--- begin ---

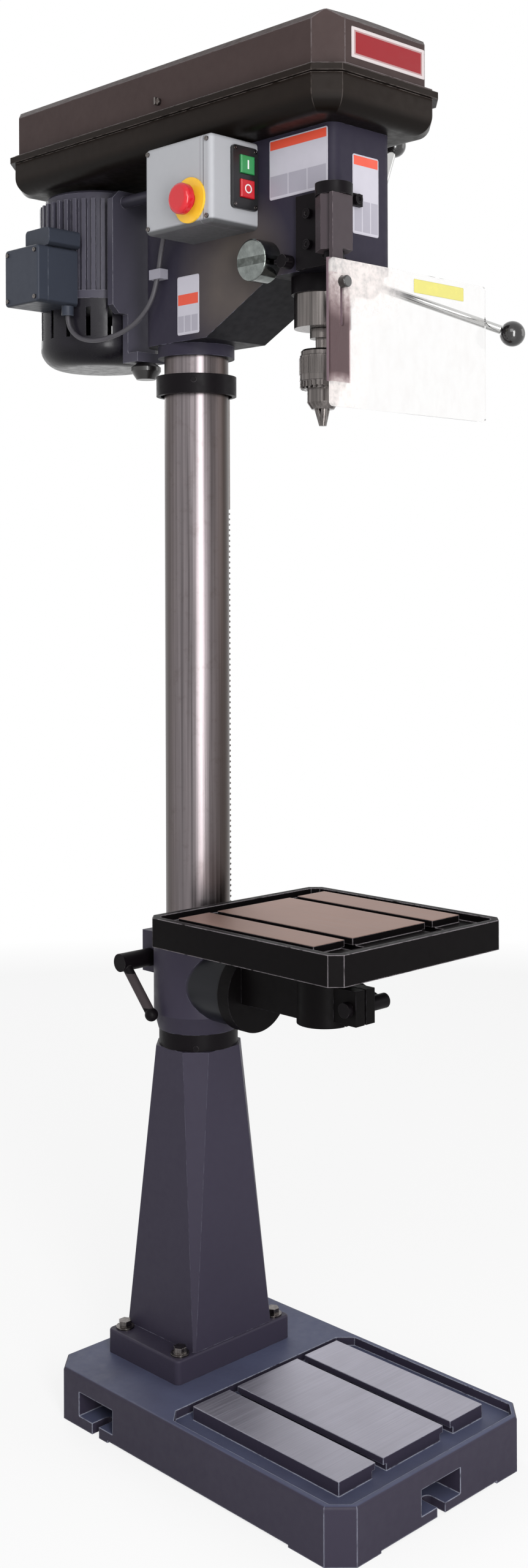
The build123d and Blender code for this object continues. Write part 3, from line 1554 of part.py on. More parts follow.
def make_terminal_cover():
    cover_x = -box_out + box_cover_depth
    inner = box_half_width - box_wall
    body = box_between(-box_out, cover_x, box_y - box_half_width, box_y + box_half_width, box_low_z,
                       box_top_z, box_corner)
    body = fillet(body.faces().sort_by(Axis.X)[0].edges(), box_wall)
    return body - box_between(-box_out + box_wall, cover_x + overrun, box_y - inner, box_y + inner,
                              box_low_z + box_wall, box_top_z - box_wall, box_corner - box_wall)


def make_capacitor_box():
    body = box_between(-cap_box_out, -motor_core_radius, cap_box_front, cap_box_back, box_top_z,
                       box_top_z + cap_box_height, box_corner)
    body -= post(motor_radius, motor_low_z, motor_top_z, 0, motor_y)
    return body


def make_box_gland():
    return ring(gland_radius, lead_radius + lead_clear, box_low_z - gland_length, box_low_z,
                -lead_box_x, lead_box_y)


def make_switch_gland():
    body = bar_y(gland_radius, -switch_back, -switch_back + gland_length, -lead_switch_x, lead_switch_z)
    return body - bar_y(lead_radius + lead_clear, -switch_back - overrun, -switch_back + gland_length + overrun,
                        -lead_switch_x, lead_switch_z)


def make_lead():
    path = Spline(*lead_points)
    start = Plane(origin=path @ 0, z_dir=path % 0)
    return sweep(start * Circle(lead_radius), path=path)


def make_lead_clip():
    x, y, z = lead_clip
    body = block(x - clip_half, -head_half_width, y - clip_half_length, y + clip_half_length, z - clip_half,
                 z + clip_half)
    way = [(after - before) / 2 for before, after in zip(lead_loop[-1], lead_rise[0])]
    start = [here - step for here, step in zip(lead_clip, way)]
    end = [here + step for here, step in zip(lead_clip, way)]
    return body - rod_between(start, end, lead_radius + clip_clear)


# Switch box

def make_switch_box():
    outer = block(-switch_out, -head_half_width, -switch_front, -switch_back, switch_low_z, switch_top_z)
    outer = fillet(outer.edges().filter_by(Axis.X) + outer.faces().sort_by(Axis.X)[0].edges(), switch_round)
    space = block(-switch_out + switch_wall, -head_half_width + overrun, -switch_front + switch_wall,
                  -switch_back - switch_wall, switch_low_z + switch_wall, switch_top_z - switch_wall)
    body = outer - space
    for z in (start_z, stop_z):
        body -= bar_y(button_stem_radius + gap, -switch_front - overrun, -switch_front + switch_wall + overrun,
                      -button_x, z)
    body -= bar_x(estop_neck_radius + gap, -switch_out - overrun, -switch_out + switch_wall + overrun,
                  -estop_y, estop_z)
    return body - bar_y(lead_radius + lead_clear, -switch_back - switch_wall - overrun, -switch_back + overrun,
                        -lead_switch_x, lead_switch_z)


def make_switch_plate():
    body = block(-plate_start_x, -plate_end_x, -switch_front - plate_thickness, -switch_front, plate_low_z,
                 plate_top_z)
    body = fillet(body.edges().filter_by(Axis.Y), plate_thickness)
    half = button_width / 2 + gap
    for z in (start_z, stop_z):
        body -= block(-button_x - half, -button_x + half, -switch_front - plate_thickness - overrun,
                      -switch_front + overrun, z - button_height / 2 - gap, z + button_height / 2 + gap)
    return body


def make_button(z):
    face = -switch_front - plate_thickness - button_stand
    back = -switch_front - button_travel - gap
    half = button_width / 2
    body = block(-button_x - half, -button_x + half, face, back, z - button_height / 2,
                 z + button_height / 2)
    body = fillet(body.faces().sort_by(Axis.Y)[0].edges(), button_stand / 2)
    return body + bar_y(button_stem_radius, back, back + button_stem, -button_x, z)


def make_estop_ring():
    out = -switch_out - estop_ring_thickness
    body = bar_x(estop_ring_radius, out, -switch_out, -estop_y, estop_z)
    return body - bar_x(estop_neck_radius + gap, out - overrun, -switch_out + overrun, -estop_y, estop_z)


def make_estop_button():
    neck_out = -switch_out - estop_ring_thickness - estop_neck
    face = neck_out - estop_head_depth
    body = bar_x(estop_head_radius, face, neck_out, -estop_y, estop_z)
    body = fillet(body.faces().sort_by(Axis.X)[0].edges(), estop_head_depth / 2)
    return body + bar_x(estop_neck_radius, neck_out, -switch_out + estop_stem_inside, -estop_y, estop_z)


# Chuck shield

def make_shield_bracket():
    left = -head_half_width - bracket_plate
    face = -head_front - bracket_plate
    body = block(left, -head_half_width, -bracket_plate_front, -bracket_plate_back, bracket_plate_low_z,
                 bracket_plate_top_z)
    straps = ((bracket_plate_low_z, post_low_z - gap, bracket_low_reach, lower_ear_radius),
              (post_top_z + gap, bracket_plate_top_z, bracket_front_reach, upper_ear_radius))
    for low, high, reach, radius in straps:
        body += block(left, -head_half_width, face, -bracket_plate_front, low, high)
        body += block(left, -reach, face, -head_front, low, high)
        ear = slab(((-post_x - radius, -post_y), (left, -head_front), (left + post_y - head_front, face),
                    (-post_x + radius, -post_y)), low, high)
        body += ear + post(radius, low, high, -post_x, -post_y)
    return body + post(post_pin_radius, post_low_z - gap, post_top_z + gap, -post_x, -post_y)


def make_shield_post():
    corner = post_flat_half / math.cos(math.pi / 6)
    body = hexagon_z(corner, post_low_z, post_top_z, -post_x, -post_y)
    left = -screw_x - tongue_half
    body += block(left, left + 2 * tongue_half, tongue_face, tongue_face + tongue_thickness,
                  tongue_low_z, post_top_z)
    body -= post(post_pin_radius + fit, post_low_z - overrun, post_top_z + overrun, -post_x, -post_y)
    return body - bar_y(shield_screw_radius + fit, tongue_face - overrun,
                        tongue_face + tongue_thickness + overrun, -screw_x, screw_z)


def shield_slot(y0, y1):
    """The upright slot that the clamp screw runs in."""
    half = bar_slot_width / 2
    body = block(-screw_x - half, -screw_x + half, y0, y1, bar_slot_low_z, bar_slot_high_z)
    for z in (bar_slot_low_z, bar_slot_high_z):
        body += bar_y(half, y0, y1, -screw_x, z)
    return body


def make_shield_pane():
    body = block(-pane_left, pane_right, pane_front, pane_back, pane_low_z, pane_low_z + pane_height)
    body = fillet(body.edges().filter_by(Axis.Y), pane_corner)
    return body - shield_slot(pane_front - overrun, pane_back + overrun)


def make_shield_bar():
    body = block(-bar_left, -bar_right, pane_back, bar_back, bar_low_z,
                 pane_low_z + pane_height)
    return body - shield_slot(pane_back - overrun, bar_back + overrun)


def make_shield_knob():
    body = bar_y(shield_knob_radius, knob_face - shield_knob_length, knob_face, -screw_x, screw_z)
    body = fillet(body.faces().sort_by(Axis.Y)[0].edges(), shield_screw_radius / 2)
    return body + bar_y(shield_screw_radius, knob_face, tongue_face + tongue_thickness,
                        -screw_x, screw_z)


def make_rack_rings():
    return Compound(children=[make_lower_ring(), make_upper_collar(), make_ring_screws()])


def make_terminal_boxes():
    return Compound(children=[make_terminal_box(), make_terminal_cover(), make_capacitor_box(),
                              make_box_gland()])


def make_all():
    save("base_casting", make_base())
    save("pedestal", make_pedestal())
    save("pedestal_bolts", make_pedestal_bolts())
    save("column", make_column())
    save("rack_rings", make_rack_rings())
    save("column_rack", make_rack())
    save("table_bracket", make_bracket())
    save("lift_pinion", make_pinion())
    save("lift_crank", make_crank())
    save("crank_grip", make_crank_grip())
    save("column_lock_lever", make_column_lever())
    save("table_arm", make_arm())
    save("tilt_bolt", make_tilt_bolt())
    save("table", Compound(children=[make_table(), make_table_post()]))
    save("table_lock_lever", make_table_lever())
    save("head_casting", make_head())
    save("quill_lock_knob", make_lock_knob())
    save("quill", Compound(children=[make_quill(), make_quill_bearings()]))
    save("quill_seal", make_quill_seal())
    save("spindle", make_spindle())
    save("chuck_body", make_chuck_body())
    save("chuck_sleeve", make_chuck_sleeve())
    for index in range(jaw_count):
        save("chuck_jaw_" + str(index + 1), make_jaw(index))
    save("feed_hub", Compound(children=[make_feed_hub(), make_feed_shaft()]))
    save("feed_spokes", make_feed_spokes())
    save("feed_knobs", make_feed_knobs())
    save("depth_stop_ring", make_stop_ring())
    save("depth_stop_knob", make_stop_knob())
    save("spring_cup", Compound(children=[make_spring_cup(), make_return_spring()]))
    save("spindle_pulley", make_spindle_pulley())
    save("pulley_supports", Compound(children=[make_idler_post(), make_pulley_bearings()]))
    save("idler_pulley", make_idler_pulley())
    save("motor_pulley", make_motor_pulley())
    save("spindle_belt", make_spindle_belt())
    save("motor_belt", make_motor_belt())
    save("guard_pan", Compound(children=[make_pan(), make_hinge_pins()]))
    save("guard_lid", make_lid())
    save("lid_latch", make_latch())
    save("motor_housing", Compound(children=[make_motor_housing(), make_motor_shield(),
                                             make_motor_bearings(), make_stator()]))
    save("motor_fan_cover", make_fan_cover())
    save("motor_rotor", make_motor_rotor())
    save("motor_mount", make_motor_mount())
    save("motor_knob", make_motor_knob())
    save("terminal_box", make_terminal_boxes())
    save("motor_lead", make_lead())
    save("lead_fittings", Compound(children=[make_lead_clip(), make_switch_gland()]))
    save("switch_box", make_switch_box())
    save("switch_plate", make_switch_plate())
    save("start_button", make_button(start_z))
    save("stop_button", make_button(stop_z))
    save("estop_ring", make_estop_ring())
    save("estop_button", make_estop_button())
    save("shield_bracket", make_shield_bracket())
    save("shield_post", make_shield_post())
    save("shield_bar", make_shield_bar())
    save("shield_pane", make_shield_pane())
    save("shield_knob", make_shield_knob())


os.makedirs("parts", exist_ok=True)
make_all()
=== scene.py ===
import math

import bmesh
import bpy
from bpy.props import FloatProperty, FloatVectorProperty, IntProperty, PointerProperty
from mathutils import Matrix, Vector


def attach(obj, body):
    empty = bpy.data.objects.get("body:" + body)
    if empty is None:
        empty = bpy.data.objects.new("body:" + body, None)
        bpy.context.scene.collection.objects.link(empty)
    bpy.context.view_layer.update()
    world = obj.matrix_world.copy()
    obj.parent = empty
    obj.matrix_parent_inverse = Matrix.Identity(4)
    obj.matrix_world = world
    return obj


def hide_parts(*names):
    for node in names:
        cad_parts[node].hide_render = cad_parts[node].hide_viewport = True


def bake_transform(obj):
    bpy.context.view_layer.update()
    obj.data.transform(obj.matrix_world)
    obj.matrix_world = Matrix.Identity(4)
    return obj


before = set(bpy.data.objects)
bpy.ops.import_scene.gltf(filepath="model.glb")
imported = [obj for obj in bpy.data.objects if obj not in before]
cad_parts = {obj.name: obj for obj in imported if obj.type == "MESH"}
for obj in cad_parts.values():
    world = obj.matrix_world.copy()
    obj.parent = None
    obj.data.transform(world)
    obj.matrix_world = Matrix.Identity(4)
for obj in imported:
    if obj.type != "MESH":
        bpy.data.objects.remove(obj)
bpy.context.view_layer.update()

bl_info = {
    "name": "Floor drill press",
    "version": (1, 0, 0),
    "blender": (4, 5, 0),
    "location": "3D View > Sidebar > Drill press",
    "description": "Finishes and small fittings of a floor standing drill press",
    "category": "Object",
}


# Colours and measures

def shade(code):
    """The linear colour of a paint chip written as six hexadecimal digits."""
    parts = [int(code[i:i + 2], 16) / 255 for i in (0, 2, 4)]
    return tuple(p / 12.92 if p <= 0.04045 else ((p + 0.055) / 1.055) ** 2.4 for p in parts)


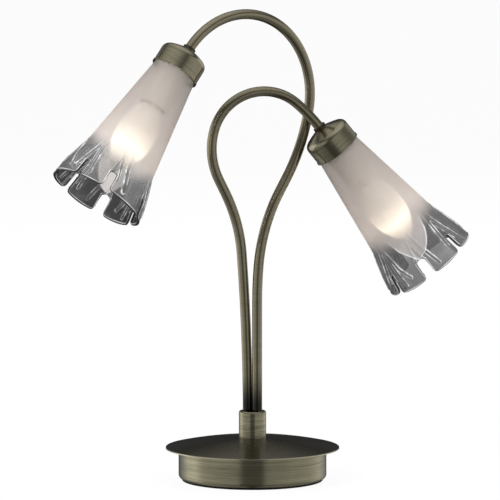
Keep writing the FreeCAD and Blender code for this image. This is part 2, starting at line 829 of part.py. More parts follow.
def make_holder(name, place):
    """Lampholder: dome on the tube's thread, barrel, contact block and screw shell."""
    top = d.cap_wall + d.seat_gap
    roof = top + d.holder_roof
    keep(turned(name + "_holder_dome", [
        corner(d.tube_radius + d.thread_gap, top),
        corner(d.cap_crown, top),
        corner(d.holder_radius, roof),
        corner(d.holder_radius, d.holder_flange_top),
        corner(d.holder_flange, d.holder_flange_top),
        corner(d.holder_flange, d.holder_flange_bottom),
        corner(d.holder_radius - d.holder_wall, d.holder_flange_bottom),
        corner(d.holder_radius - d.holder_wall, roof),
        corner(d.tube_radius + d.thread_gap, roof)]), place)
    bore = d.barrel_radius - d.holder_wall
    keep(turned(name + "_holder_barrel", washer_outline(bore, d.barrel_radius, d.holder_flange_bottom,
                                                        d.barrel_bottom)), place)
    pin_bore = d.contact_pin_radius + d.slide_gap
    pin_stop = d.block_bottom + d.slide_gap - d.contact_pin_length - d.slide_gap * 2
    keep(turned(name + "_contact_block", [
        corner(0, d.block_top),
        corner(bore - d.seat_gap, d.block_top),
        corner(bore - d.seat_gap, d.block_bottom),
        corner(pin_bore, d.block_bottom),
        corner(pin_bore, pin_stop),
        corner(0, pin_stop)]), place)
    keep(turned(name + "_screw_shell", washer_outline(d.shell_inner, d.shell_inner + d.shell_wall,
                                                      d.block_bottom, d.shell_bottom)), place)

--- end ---

• _What you should do_
Extract and reproduce exactly the lines opening with the line containing "before = set(bpy.data.objects)" and closing with the line containing "return tuple(p /", inclusive.

• _Full output_
before = set(bpy.data.objects)
bpy.ops.import_scene.gltf(filepath="model.glb")
imported = [obj for obj in bpy.data.objects if obj not in before]
cad_parts = {obj.name: obj for obj in imported if obj.type == "MESH"}
for obj in cad_parts.values():
    world = obj.matrix_world.copy()
    obj.parent = None
    obj.data.transform(world)
    obj.matrix_world = Matrix.Identity(4)
for obj in imported:
    if obj.type != "MESH":
        bpy.data.objects.remove(obj)
bpy.context.view_layer.update()

bl_info = {
    "name": "Floor drill press",
    "version": (1, 0, 0),
    "blender": (4, 5, 0),
    "location": "3D View > Sidebar > Drill press",
    "description": "Finishes and small fittings of a floor standing drill press",
    "category": "Object",
}


# Colours and measures

def shade(code):
    """The linear colour of a paint chip written as six hexadecimal digits."""
    parts = [int(code[i:i + 2], 16) / 255 for i in (0, 2, 4)]
    return tuple(p / 12.92 if p <= 0.04045 else ((p + 0.055) / 1.055) ** 2.4 for p in parts)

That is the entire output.